- [Records shown]:
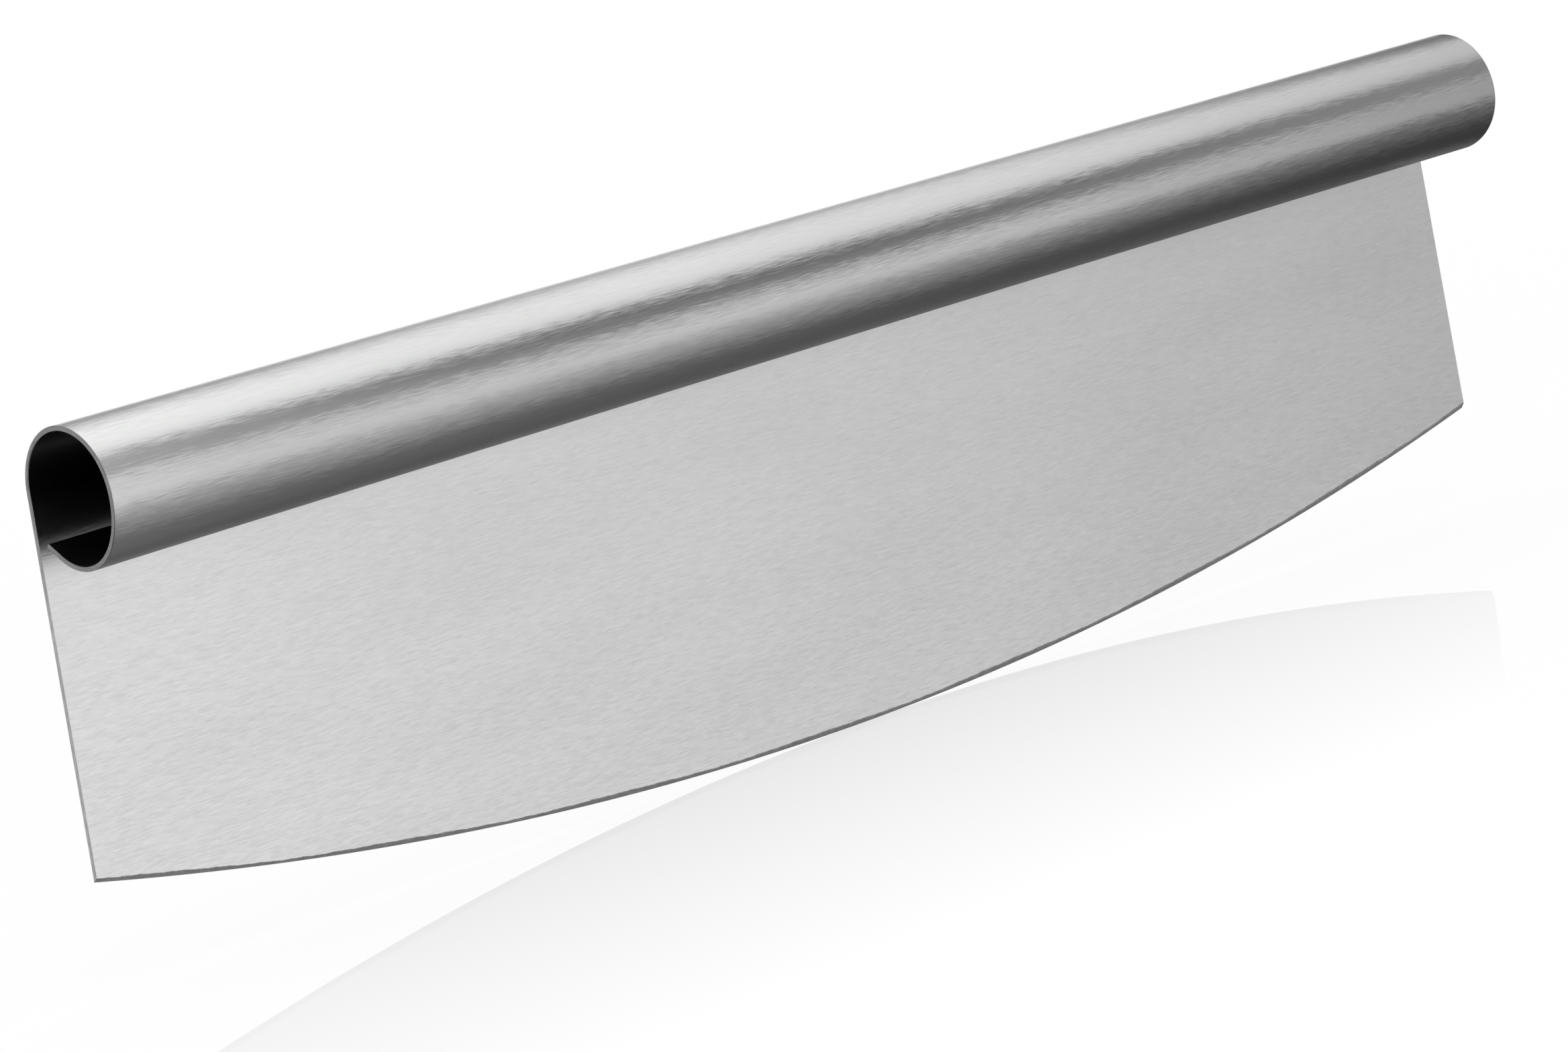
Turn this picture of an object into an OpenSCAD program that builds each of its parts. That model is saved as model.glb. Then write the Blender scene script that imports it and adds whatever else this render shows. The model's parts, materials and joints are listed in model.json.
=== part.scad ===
// Rocking pizza knife, made of one sheet of stainless steel.
// The flat blade ends below in a convex ground edge, and its top is rolled forward into an open handle.
// X runs along the handle, the blade's flat back faces +Y, and the lowest point of the edge is at z = 0.

/* [Knife] */
// Height from the lowest point of the edge to the top of the handle
overall_height = 97.5; // [80:0.5:140]
// Thickness of the sheet
sheet = 0.9; // [0.6:0.1:1.2]

/* [Handle] */
// Length of the handle, end to end
handle_length = 350; // [250:5:450]
// Outside diameter of the roll
roll_diameter = 24; // [20:0.5:36]
// How far round its axis the sheet is bent before its straight lip, in degrees
roll_wrap = 300; // [280:5:305]
// Clear gap between the tip of the lip and the front of the blade
lip_gap = 2; // [1:0.1:3]

/* [Blade] */
// How far each side of the blade leans out between the handle and its lower corner
side_lean = 2; // [0:0.5:6]
// Height of the blade's lower corners above the lowest point of the edge
edge_rise = 19.5; // [10:0.5:30]

/* [Ground edge] */
// Height of the ground bevel on the front of the blade
bevel_height = 1; // [0.6:0.1:2.5]
// Thickness that is left at the cutting edge
edge_land = 0.1; // [0.05:0.05:0.3]

/* [Hidden] */

// Roll: its axis lies one outer radius in front of the blade's back, which it meets at a tangent
roll_r = roll_diameter / 2;
bore_r = roll_r - sheet;
axis_z = overall_height - roll_r;
full_turn = 360;
open_angle = full_turn - roll_wrap;
// The cutter of the open sector reaches this many roll radii from the axis
sector_reach_share = 2;

// Lip: it runs straight on from the end of the bend until its tip stands lip_gap off the blade
front_y = roll_r - sheet;
lip_start_y = roll_r * cos(roll_wrap);
lip_length = (front_y - lip_gap - lip_start_y) / -sin(roll_wrap);

// Edge: one arc through both lower corners and the lowest point
corner_x = handle_length / 2 + side_lean;
edge_r = (corner_x * corner_x + edge_rise * edge_rise) / (2 * edge_rise);
side_slope = side_lean / (axis_z - edge_rise);

// Every cutter passes the faces that it cuts by this much
overrun = 1;
roll_facets = 180;
edge_facets = 1440;

// Carries a section drawn about the roll's axis, with +Y to its right, along the whole handle
module along_handle() {
    translate([-handle_length / 2, 0, axis_z])
        rotate([90, 0, 90])
            linear_extrude(handle_length)
                children();
}

// Gives an outline seen from the front the thickness of the sheet, back face outwards
module as_sheet() {
    translate([0, roll_r, 0])
        rotate([90, 0, 0])
            linear_extrude(sheet)
                children();
}

// Outline between the two leaning sides, from the roll's axis down past the edge
module between_sides() {
    foot_z = -overrun;
    foot_x = handle_length / 2 + side_slope * (axis_z - foot_z);
    polygon([
        [-handle_length / 2, axis_z],
        [-foot_x, foot_z],
        [foot_x, foot_z],
        [handle_length / 2, axis_z]
    ]);
}

// Sector of the section that the roll leaves open, from the end of the bend round to the blade
module open_sector() {
    reach = roll_r * sector_reach_share;
    polygon([
        [0, 0],
        [reach * cos(roll_wrap), reach * sin(roll_wrap)],
        [reach * cos(roll_wrap + open_angle / 2), reach * sin(roll_wrap + open_angle / 2)],
        [reach, 0]
    ]);
}

// Flat panel, from the roll's tangent down to the line where the grind begins
module blade() {
    color("gainsboro")
        as_sheet()
            intersection() {
                between_sides();
                translate([0, edge_r])
                    circle(r = edge_r - bevel_height, $fn = edge_facets);
            }
}

// Ground strip below the panel, flush behind and bevelled in front down to the edge's land
module cutting_edge() {
    color("dimgray")
        intersection() {
            translate([0, roll_r, edge_r])
                rotate([90, 0, 0])
                    rotate_extrude($fn = edge_facets)
                        polygon([
                            [edge_r - bevel_height, 0],
                            [edge_r, 0],
                            [edge_r, edge_land],
                            [edge_r - bevel_height, sheet]
                        ]);
            as_sheet()
                between_sides();
        }
}

// Rolled part of the sheet, an open tube that one can hold or hang on a rod
module handle_roll() {
    color("silver")
        along_handle()
            difference() {
                circle(r = roll_r, $fn = roll_facets);
                circle(r = bore_r, $fn = roll_facets);
                open_sector();
            }
}

// Straight free lip of the roll
module handle_lip() {
    color("lightgray")
        along_handle()
            rotate(roll_wrap)
                translate([bore_r, 0])
                    square([sheet, lip_length]);
}

blade();
cutting_edge();
handle_roll();
handle_lip();
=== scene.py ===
"""Rocking pizza knife: one sheet of brushed stainless steel whose top is rolled into an open handle.

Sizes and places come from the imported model. The sheet's four zones are closed skins that meet row on row:
the ground edge, the blade, the roll and its free lip. Rows follow each other along the developed length,
from the edge up the blade and round the roll to the tip of the lip, so the finish runs through from each
zone to the next.
"""

import json
import logging
import math
from collections.abc import Callable
from dataclasses import dataclass
from enum import Enum
from typing import ClassVar

import bpy
import numpy as np
from mathutils import Matrix, Vector


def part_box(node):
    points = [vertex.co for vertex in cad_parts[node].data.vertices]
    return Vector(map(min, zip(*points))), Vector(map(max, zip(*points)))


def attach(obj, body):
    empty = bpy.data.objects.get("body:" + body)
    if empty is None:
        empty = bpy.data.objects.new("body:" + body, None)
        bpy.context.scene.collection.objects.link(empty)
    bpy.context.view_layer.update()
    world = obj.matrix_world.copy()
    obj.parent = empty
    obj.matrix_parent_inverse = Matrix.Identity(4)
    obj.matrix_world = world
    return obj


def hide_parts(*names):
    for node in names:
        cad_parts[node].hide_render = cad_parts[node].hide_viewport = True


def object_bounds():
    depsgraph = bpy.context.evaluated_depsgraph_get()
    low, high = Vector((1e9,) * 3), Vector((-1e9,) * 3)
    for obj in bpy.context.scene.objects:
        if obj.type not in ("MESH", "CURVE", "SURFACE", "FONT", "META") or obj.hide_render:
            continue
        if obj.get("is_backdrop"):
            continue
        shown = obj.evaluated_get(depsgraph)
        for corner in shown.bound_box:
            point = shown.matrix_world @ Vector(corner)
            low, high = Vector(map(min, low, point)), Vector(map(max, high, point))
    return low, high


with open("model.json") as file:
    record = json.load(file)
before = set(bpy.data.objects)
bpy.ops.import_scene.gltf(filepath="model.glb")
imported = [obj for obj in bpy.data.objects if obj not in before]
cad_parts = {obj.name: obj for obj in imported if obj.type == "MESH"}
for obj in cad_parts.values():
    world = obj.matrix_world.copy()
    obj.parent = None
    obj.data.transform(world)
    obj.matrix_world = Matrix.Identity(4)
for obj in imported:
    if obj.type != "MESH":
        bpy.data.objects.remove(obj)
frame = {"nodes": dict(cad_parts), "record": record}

MM = 0.001
BODY = "root"
# Points whose heights differ by less than this are level
LEVEL_WITHIN = 0.01 * MM
# Range that a noise's value mostly keeps to
NOISE_LOW, NOISE_HIGH = 0.3, 0.7
WHITE = "#ffffff"
log = logging.getLogger("pizza_knife")


class Place(Enum):
    """Part of the sheet that a face belongs to, which decides its finish."""

    BACK = 0
    FRONT = 1
    INSIDE = 2
    BEVEL = 3
    SIDE = 4
    END = 5


class Grain(Enum):
    """Axis of the object that a finish's marks run along: X lengthwise, Z upright."""

    LENGTHWISE = 0
    UPRIGHT = 2


def linear(hex_colour: str) -> tuple[float, float, float, float]:
    """Turns an sRGB colour into linear light, by the standard's straight start and its power of 2.4.

    Args:
        hex_colour: A # and six hex digits.

    Returns:
        Red, green, blue and an alpha of one, for a shader's socket.
    """
    encoded = np.array([int(hex_colour[i : i + 2], 16) for i in (1, 3, 5)]) / 255
    light = np.where(encoded <= 0.04045, encoded / 12.92, ((encoded + 0.055) / 1.055) ** 2.4)
    return (*(float(v) for v in light), 1.0)


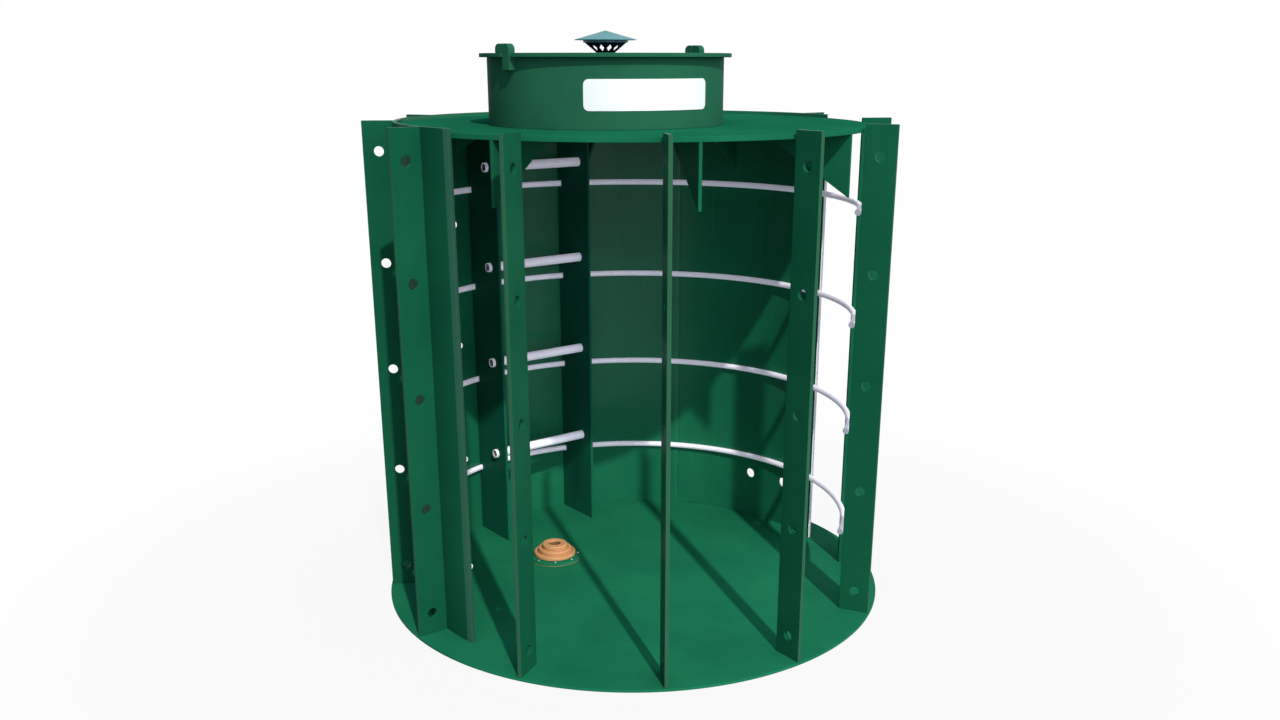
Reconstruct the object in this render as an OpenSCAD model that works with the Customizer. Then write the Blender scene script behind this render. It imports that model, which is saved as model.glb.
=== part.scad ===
// Round plastic caisson, shown with the front right third of its wall cut away.
// The origin is at the middle of the underside of the floor, +Z is up, and -Y is the front.
// Angles are measured from +X, counter-clockwise as seen from above.

/* [Floor] */
// Radius of the floor plate
floor_r = 1005; // [980:5:1200]
// Thickness of the floor plate
floor_t = 10; // [6:1:20]
// Width of the floor plate left outside the ribs
floor_lip = 5; // [2:1:20]

/* [Wall] */
// Thickness of the round wall
wall_t = 13; // [8:1:20]
// Height of the wall and the ribs above the floor plate
wall_h = 1845; // [1800:5:2400]
// Angle where the wall starts, at the right of the cutaway
wall_from = 25; // [22:0.5:26]
// Angle where the wall ends, at the left of the cutaway
wall_to = 227.5; // [227:0.5:230]

/* [Pipe holes in the wall] */
// Diameter of the pipe holes
pipe_hole_d = 45; // [20:1:80]
// Height of the pipe holes above the floor plate
pipe_hole_z = 203; // [120:1:230]
// Angle of the first pipe hole
pipe_hole_a = 38.4; // [34:0.1:44]
// Angle between the two pipe holes
pipe_hole_step = 12.4; // [8:0.1:20]
// Height of the low band of the wall that carries the pipe holes
band_h = 400; // [320:5:600]

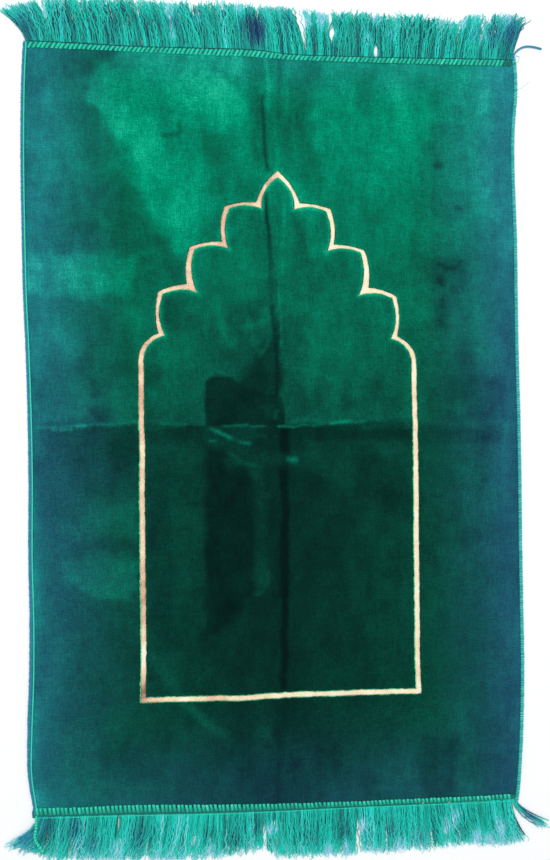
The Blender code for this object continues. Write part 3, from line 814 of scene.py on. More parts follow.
# %% Creases and wrinkles
WRINKLES = table(
    "from_x from_y to_x to_y wide rise",
    (208, 430, 228, 437, 4.5, 1.1), (228, 437, 250, 445, 4.5, 1.2), (208, 440, 218, 440, 3, 0.6),
    (262, 460, 297, 459, 5, 0.7), (318, 373, 340, 381, 3, 0.6), (246, 326, 258, 321, 3, 0.5),
    (240, 362, 272, 337, 5, 0.7), (322, 408, 356, 420, 7, 0.9), (276, 412, 268, 424, 4, 0.7),
    (180, 702, 220, 735, 7, 0.6), (66, 572, 92, 590, 7, 0.6), (92, 590, 122, 594, 7, 0.5),
)
SWELL, FINE_SWELL, SWELL_RISE = 70.0, 26.0, 0.22


def wrinkled(x, y):
    """How far wrinkles and swell lift the cloth, in mm."""
    lift = np.zeros_like(x)
    for row in WRINKLES:
        start = np.array(on_rug(row.from_x, row.from_y))
        way = np.array(on_rug(row.to_x, row.to_y)) - start
        t = np.clip(((x - start[0]) * way[0] + (y - start[1]) * way[1]) / (way @ way), 0.0, 1.0)
        aside = np.hypot(x - start[0] - way[0] * t, y - start[1] - way[1] * t)
        lift += row.rise * np.exp(-((aside / row.wide) ** 2))
    places = np.stack([x, y], -1)
    swell = uneven(places, SWELL, 5.5) + 0.5 * uneven(places, FINE_SWELL, 1.5)
    return (lift + SWELL_RISE * (swell + 1.0)) * smooth(np.minimum(*from_edges(x, y)) / CREASE_FADE)


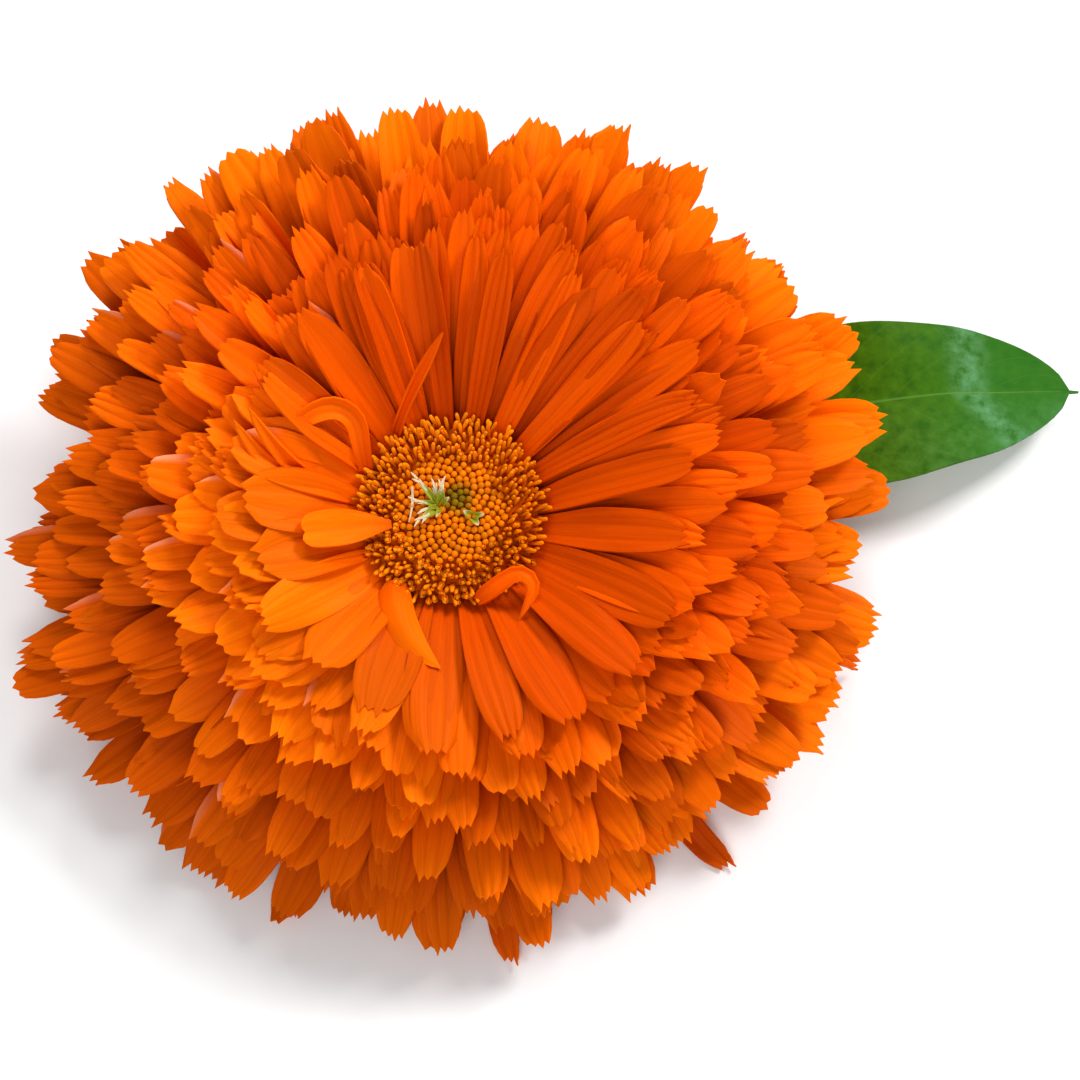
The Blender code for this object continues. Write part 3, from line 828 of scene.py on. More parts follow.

- [Written instruction]:
Reproduce, exactly as written, the stretch of lines whose first line is the one with "the edge's land" and whose last line is the one with "if empty is".

- [Expected output]:
// Ground strip below the panel, flush behind and bevelled in front down to the edge's land
module cutting_edge() {
    color("dimgray")
        intersection() {
            translate([0, roll_r, edge_r])
                rotate([90, 0, 0])
                    rotate_extrude($fn = edge_facets)
                        polygon([
                            [edge_r - bevel_height, 0],
                            [edge_r, 0],
                            [edge_r, edge_land],
                            [edge_r - bevel_height, sheet]
                        ]);
            as_sheet()
                between_sides();
        }
}

// Rolled part of the sheet, an open tube that one can hold or hang on a rod
module handle_roll() {
    color("silver")
        along_handle()
            difference() {
                circle(r = roll_r, $fn = roll_facets);
                circle(r = bore_r, $fn = roll_facets);
                open_sector();
            }
}

// Straight free lip of the roll
module handle_lip() {
    color("lightgray")
        along_handle()
            rotate(roll_wrap)
                translate([bore_r, 0])
                    square([sheet, lip_length]);
}

blade();
cutting_edge();
handle_roll();
handle_lip();
=== scene.py ===
"""Rocking pizza knife: one sheet of brushed stainless steel whose top is rolled into an open handle.

Sizes and places come from the imported model. The sheet's four zones are closed skins that meet row on row:
the ground edge, the blade, the roll and its free lip. Rows follow each other along the developed length,
from the edge up the blade and round the roll to the tip of the lip, so the finish runs through from each
zone to the next.
"""

import json
import logging
import math
from collections.abc import Callable
from dataclasses import dataclass
from enum import Enum
from typing import ClassVar

import bpy
import numpy as np
from mathutils import Matrix, Vector


def part_box(node):
    points = [vertex.co for vertex in cad_parts[node].data.vertices]
    return Vector(map(min, zip(*points))), Vector(map(max, zip(*points)))


def attach(obj, body):
    empty = bpy.data.objects.get("body:" + body)
    if empty is None:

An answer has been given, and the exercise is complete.